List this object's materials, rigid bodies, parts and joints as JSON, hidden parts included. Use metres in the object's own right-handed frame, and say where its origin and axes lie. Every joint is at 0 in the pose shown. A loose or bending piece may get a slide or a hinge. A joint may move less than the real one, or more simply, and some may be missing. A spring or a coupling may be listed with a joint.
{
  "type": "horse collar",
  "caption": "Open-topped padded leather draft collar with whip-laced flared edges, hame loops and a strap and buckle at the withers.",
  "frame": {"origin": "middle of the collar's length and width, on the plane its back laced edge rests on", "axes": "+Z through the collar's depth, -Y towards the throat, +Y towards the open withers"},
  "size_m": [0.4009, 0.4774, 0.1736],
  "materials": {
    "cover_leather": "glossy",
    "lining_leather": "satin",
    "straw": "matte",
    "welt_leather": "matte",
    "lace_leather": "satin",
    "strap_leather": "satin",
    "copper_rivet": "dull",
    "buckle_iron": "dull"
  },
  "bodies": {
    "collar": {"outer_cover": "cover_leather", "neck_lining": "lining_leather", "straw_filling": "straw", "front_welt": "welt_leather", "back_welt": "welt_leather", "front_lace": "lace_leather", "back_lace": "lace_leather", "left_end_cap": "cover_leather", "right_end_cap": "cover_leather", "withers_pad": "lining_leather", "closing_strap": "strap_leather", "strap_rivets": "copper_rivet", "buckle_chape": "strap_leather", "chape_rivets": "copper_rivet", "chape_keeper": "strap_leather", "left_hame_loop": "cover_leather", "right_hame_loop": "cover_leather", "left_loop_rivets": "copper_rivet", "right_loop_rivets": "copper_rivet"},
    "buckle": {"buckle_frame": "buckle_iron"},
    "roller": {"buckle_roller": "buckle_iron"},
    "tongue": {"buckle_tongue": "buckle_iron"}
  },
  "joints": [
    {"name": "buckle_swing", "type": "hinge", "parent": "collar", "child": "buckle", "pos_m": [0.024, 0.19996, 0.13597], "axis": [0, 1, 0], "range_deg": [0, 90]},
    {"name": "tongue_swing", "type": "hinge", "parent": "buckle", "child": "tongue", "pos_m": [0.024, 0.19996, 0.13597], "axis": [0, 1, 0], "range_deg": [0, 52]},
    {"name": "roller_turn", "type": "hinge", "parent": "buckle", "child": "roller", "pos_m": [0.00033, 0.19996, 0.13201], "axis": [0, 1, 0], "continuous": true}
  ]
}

* * *

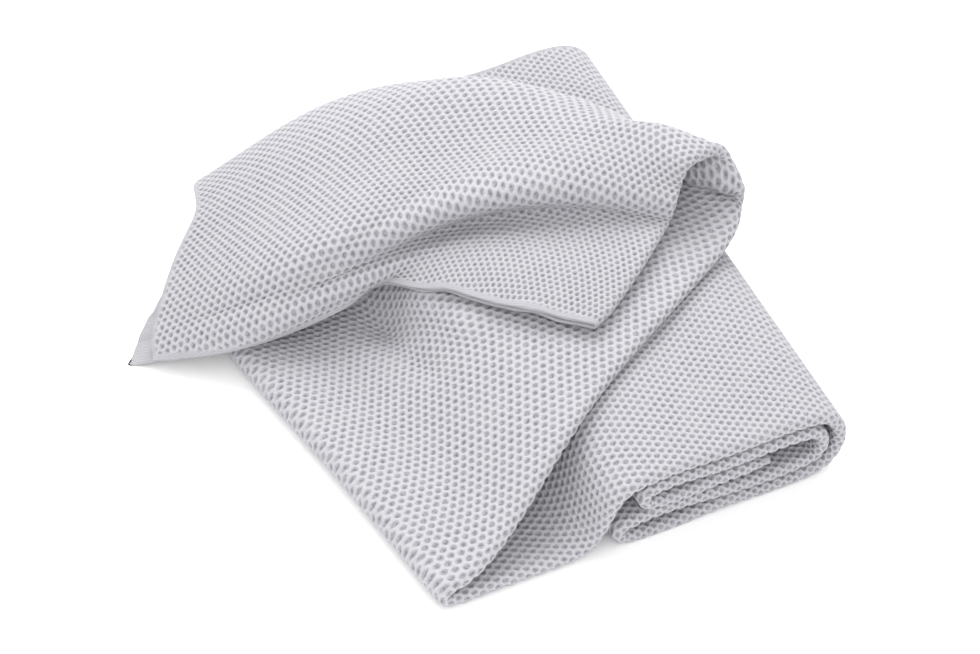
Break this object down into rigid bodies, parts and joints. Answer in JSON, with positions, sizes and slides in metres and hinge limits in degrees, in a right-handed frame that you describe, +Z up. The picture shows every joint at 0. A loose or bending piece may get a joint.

--

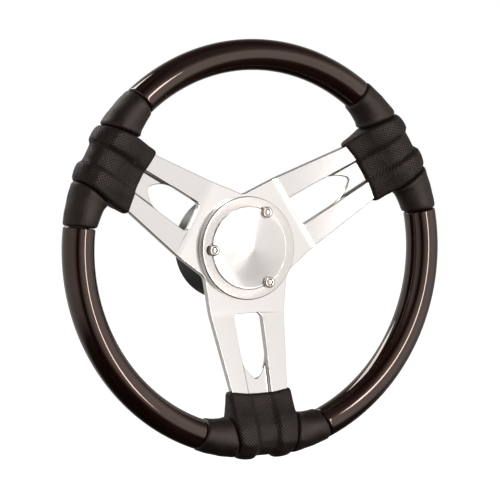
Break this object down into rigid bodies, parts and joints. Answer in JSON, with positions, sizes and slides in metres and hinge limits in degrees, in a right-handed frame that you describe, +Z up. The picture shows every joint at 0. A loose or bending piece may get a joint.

▶ _Set task_
Gather each line in the data that holds the string "bodies".

▶ _Complete output_
List this object's materials, rigid bodies, parts and joints as JSON, hidden parts included. Use metres in the object's own right-handed frame, and say where its origin and axes lie. Every joint is at 0 in the pose shown. A loose or bending piece may get a slide or a hinge. A joint may move less than the real one, or more simply, and some may be missing. A spring or a coupling may be listed with a joint.
  "bodies": {
Break this object down into rigid bodies, parts and joints. Answer in JSON, with positions, sizes and slides in metres and hinge limits in degrees, in a right-handed frame that you describe, +Z up. The picture shows every joint at 0. A loose or bending piece may get a joint.
Break this object down into rigid bodies, parts and joints. Answer in JSON, with positions, sizes and slides in metres and hinge limits in degrees, in a right-handed frame that you describe, +Z up. The picture shows every joint at 0. A loose or bending piece may get a joint.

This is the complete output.